### WHAT THIS TASK INVOLVES:
Write out the data below in full. Keep it exact.

### DATASET EXCERPT:
((

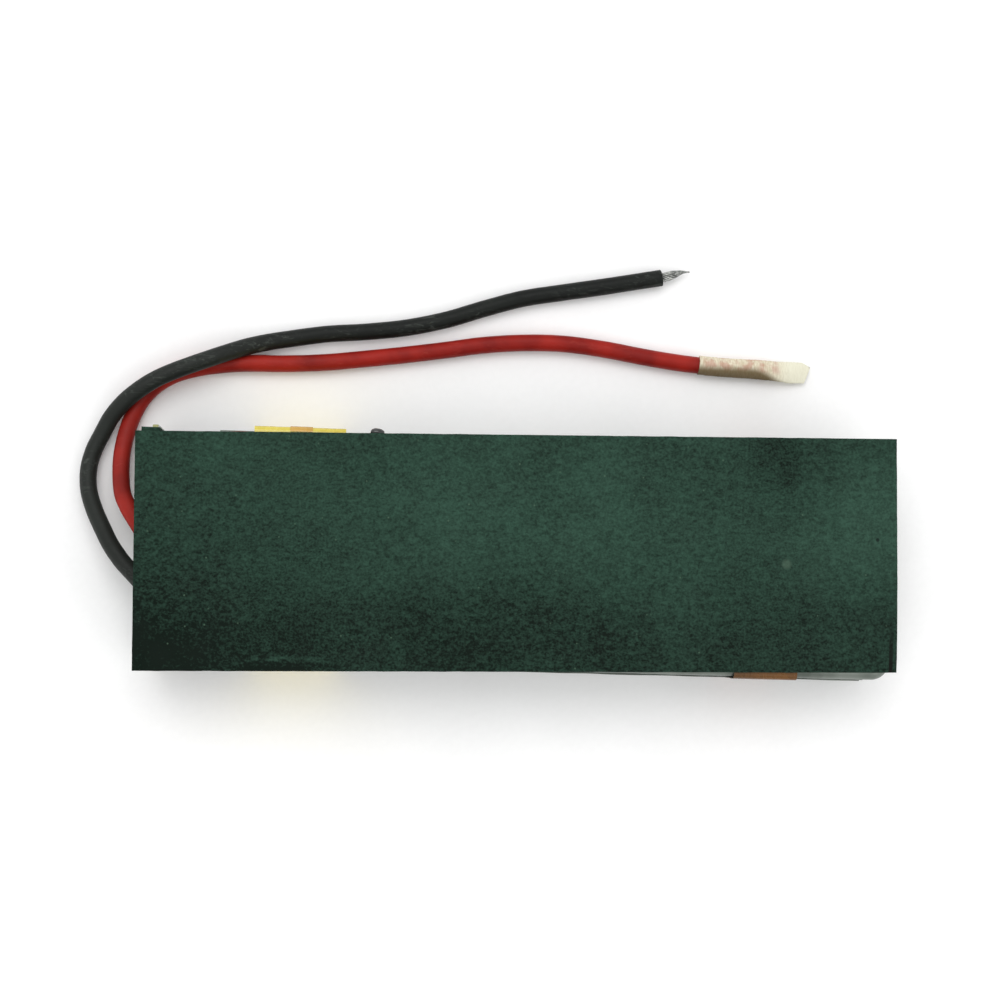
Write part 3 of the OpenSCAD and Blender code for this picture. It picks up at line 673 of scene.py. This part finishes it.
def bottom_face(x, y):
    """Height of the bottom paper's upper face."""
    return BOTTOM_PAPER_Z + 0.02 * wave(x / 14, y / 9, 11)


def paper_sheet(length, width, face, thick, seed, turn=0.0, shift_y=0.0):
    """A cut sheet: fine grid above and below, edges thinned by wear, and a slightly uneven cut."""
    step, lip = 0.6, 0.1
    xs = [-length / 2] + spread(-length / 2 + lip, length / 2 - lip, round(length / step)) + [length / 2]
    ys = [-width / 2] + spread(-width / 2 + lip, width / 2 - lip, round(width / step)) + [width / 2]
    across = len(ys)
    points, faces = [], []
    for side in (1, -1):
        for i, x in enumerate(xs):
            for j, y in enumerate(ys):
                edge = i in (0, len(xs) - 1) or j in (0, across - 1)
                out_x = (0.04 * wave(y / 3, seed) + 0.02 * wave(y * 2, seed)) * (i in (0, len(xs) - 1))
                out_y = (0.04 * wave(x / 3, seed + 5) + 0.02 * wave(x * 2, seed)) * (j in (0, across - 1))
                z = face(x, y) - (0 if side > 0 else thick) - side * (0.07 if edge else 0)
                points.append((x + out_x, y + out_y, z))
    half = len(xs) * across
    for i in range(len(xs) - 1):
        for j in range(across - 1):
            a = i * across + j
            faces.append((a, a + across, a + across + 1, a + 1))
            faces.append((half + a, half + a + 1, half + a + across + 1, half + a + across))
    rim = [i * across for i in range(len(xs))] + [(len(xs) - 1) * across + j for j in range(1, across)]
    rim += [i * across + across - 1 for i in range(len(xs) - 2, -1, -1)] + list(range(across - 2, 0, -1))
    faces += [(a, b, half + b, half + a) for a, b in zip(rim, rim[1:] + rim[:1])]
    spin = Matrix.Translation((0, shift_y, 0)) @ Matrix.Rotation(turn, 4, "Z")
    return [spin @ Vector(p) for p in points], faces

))

### EXERCISE ANSWER:
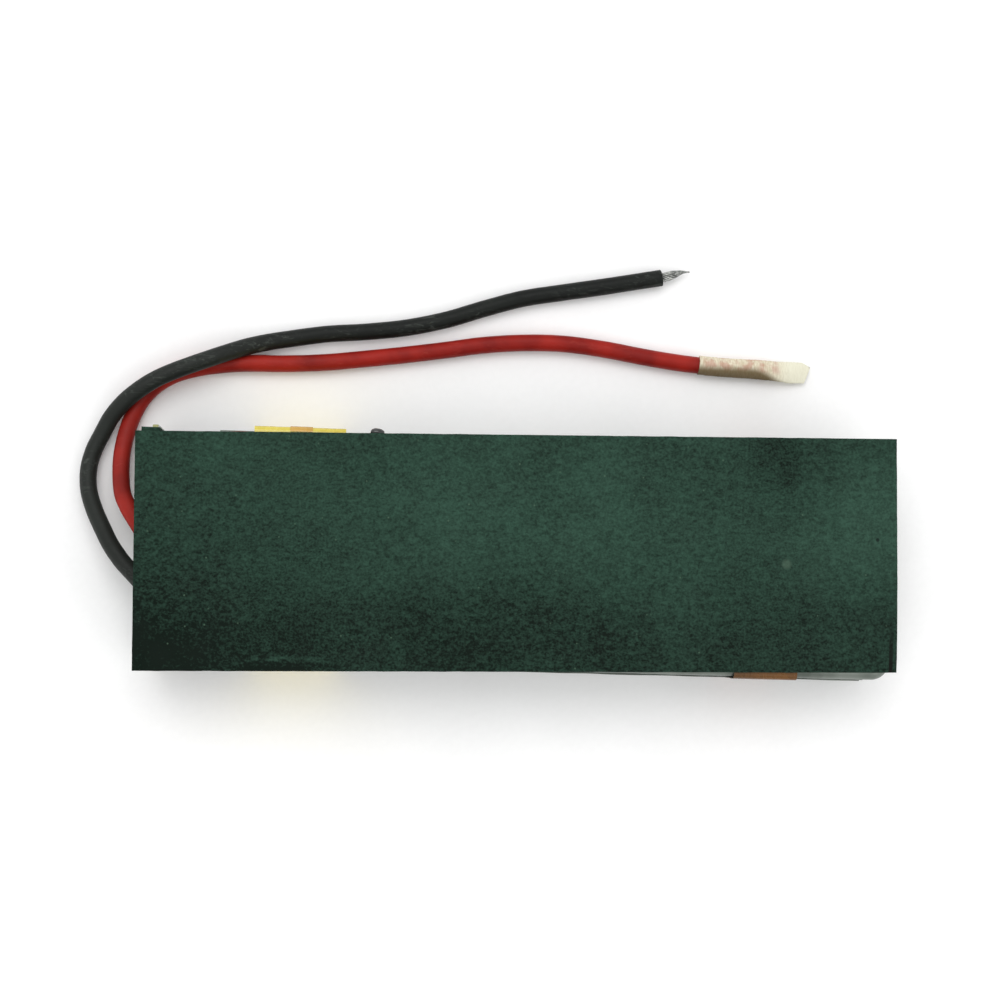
Write part 3 of the OpenSCAD and Blender code for this picture. It picks up at line 673 of scene.py. This part finishes it.
def bottom_face(x, y):
    """Height of the bottom paper's upper face."""
    return BOTTOM_PAPER_Z + 0.02 * wave(x / 14, y / 9, 11)


def paper_sheet(length, width, face, thick, seed, turn=0.0, shift_y=0.0):
    """A cut sheet: fine grid above and below, edges thinned by wear, and a slightly uneven cut."""
    step, lip = 0.6, 0.1
    xs = [-length / 2] + spread(-length / 2 + lip, length / 2 - lip, round(length / step)) + [length / 2]
    ys = [-width / 2] + spread(-width / 2 + lip, width / 2 - lip, round(width / step)) + [width / 2]
    across = len(ys)
    points, faces = [], []
    for side in (1, -1):
        for i, x in enumerate(xs):
            for j, y in enumerate(ys):
                edge = i in (0, len(xs) - 1) or j in (0, across - 1)
                out_x = (0.04 * wave(y / 3, seed) + 0.02 * wave(y * 2, seed)) * (i in (0, len(xs) - 1))
                out_y = (0.04 * wave(x / 3, seed + 5) + 0.02 * wave(x * 2, seed)) * (j in (0, across - 1))
                z = face(x, y) - (0 if side > 0 else thick) - side * (0.07 if edge else 0)
                points.append((x + out_x, y + out_y, z))
    half = len(xs) * across
    for i in range(len(xs) - 1):
        for j in range(across - 1):
            a = i * across + j
            faces.append((a, a + across, a + across + 1, a + 1))
            faces.append((half + a, half + a + 1, half + a + across + 1, half + a + across))
    rim = [i * across for i in range(len(xs))] + [(len(xs) - 1) * across + j for j in range(1, across)]
    rim += [i * across + across - 1 for i in range(len(xs) - 2, -1, -1)] + list(range(across - 2, 0, -1))
    faces += [(a, b, half + b, half + a) for a, b in zip(rim, rim[1:] + rim[:1])]
    spin = Matrix.Translation((0, shift_y, 0)) @ Matrix.Rotation(turn, 4, "Z")
    return [spin @ Vector(p) for p in points], faces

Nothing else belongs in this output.